▶ Task directions:
Pick out the lines below that include the string "from".

▶ Supplied data:
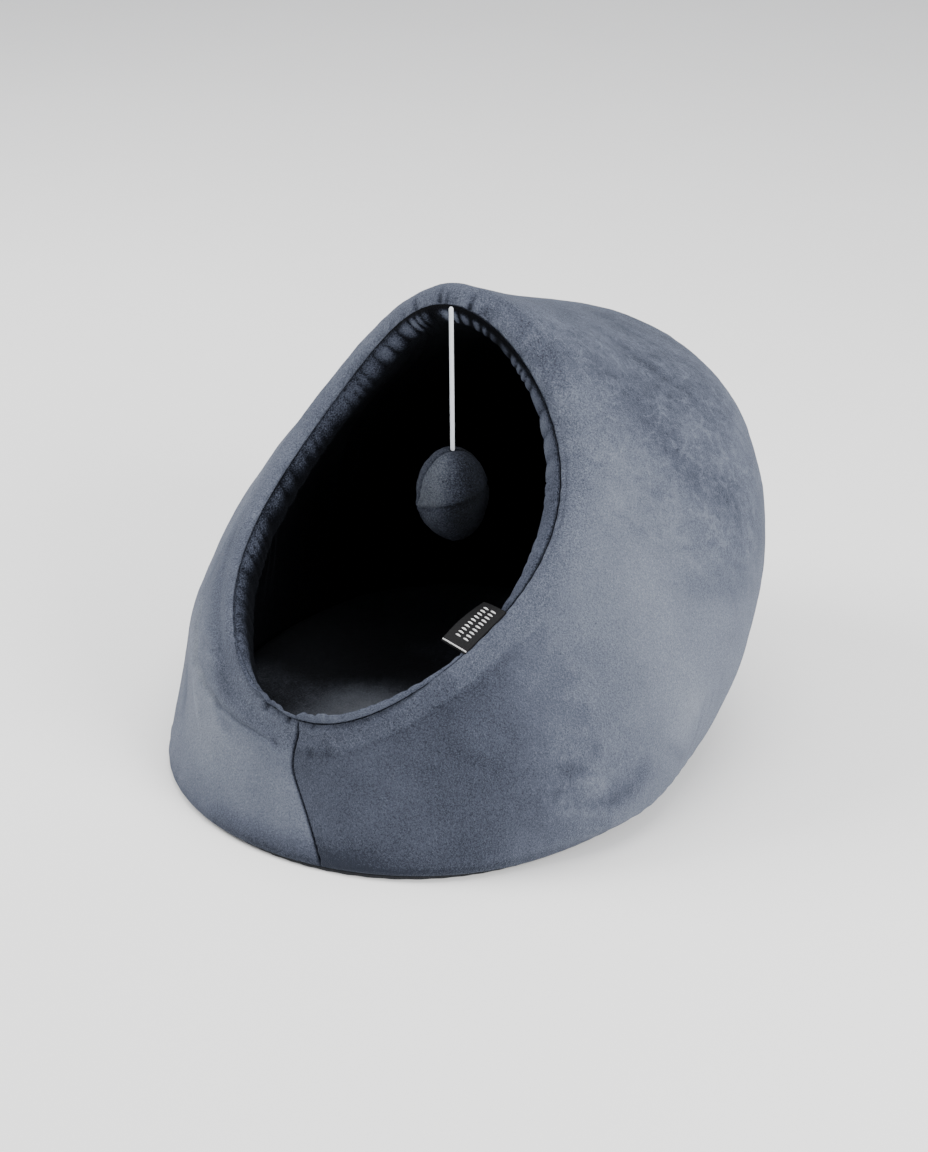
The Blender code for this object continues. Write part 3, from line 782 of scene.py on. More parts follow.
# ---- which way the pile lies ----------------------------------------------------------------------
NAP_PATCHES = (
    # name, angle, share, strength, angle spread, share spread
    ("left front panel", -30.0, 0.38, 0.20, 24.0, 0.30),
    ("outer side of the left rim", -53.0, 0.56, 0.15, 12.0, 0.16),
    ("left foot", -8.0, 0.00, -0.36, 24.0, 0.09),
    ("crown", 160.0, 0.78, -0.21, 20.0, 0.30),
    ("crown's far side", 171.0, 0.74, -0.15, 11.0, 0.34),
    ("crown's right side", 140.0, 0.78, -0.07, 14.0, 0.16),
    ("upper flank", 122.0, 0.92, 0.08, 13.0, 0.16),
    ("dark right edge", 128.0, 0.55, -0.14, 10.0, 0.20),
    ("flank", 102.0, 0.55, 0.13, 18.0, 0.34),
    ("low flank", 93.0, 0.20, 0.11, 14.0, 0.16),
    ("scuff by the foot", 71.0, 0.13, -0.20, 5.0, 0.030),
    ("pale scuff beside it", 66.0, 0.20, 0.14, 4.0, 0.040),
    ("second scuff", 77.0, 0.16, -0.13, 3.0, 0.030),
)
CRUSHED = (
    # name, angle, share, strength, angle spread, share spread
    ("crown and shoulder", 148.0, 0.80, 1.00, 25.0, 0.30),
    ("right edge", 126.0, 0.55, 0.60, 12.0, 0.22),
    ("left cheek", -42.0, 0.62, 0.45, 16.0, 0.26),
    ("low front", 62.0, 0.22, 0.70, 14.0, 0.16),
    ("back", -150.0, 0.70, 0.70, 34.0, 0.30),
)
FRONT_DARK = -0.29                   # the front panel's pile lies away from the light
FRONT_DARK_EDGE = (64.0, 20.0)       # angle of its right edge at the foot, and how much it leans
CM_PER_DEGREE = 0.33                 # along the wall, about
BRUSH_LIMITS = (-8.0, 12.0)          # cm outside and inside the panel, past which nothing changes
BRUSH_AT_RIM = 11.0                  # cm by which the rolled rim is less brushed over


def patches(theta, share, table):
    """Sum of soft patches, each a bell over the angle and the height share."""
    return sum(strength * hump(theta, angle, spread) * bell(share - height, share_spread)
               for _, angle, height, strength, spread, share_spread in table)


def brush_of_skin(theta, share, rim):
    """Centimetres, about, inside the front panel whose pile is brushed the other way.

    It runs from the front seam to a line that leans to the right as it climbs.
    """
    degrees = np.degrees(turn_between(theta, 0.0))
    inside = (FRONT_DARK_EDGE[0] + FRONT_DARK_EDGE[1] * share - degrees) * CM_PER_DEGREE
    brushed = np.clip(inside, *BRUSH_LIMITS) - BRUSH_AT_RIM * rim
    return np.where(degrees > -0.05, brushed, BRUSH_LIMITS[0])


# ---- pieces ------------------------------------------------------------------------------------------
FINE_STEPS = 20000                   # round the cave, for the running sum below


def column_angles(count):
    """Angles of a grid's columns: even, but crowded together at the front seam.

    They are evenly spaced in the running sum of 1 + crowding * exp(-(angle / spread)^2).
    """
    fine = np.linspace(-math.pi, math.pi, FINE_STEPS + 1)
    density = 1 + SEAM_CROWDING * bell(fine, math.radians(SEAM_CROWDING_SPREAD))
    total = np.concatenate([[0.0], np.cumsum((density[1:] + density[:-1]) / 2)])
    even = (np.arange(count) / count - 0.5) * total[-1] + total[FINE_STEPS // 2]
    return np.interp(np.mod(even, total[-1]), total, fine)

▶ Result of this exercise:
The Blender code for this object continues. Write part 3, from line 782 of scene.py on. More parts follow.
FRONT_DARK = -0.29                   # the front panel's pile lies away from the light
    It runs from the front seam to a line that leans to the right as it climbs.